#### Task requirements:
Starting at the line with "Model this object in three.js, one" and stopping at the line with "const pressGap = 0.6;", repeat each line exactly. Include both and omit the rest.

#### Data:

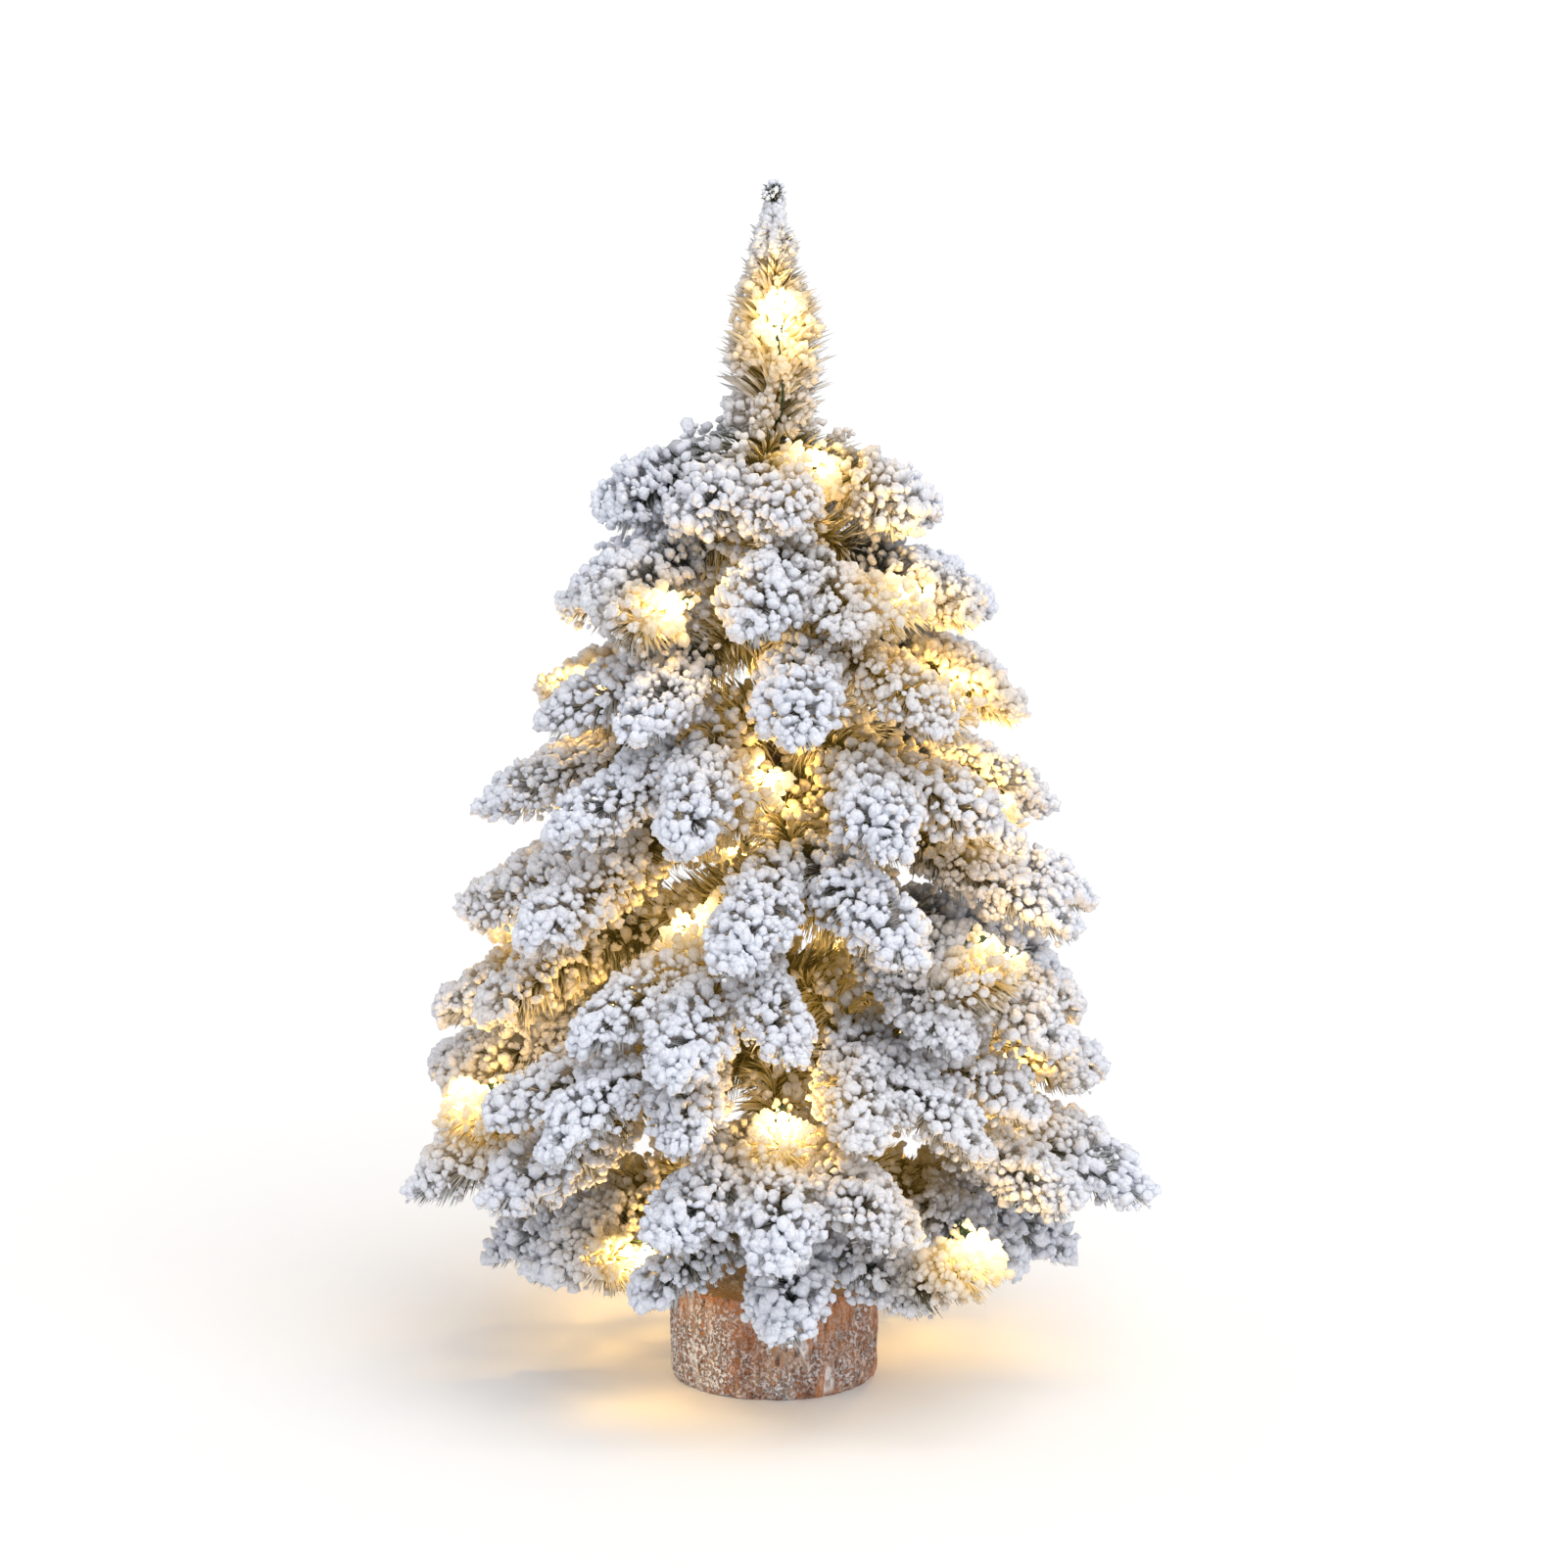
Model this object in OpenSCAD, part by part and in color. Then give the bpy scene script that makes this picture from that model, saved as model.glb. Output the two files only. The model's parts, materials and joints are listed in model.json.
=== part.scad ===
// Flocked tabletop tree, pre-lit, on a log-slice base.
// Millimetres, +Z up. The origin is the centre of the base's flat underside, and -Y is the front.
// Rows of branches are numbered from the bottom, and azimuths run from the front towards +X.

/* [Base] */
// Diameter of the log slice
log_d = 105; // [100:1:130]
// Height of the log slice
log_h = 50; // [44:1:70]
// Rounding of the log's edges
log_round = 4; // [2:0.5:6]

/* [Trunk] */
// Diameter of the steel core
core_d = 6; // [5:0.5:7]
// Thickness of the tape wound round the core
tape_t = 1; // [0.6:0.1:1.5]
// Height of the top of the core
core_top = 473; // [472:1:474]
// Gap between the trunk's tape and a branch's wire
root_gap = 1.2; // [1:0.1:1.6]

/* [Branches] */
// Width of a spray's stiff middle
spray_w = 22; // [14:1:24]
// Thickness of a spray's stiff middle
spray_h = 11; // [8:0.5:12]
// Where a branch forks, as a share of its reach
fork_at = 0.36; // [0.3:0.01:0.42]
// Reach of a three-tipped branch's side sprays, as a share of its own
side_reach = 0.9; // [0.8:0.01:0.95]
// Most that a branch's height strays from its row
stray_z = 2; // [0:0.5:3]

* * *

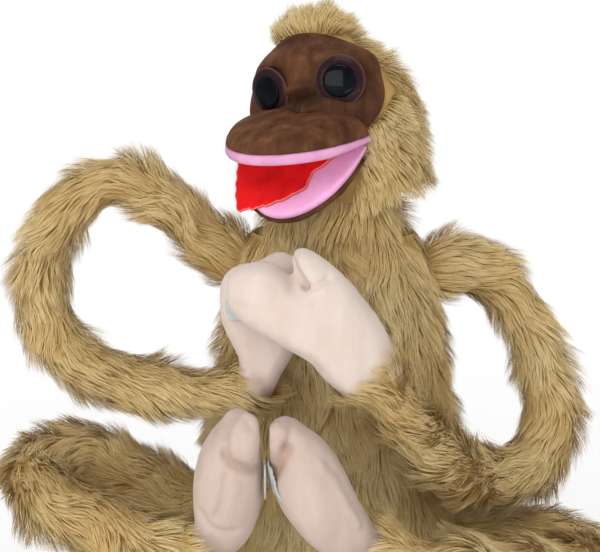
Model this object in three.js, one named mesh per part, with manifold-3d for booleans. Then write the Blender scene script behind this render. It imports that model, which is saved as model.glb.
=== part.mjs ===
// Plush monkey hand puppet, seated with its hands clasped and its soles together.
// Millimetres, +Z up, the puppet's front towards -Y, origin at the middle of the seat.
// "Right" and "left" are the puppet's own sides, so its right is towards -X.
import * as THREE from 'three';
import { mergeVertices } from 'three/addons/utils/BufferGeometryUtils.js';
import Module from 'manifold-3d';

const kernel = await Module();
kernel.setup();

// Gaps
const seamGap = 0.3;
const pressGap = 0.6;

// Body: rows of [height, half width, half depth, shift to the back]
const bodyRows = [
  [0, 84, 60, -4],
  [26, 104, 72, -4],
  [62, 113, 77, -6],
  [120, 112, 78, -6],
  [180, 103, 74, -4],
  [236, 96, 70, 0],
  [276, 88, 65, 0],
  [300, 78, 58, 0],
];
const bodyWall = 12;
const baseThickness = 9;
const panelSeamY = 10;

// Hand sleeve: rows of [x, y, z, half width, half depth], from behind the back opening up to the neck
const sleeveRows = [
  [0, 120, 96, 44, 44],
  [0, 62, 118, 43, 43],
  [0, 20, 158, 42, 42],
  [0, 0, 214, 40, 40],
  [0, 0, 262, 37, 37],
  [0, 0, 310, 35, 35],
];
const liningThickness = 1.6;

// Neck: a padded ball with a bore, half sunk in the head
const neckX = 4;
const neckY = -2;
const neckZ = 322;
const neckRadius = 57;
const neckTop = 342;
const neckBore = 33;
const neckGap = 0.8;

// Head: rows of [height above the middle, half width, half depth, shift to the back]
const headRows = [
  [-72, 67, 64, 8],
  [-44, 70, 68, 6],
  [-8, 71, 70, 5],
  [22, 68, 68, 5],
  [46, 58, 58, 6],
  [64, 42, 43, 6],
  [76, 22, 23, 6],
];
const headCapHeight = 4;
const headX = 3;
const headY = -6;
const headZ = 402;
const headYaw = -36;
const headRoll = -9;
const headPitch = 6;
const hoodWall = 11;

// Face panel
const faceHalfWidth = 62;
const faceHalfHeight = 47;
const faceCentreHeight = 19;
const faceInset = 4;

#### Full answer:
Model this object in three.js, one named mesh per part, with manifold-3d for booleans. Then write the Blender scene script behind this render. It imports that model, which is saved as model.glb.
=== part.mjs ===
// Plush monkey hand puppet, seated with its hands clasped and its soles together.
// Millimetres, +Z up, the puppet's front towards -Y, origin at the middle of the seat.
// "Right" and "left" are the puppet's own sides, so its right is towards -X.
import * as THREE from 'three';
import { mergeVertices } from 'three/addons/utils/BufferGeometryUtils.js';
import Module from 'manifold-3d';

const kernel = await Module();
kernel.setup();

// Gaps
const seamGap = 0.3;
const pressGap = 0.6;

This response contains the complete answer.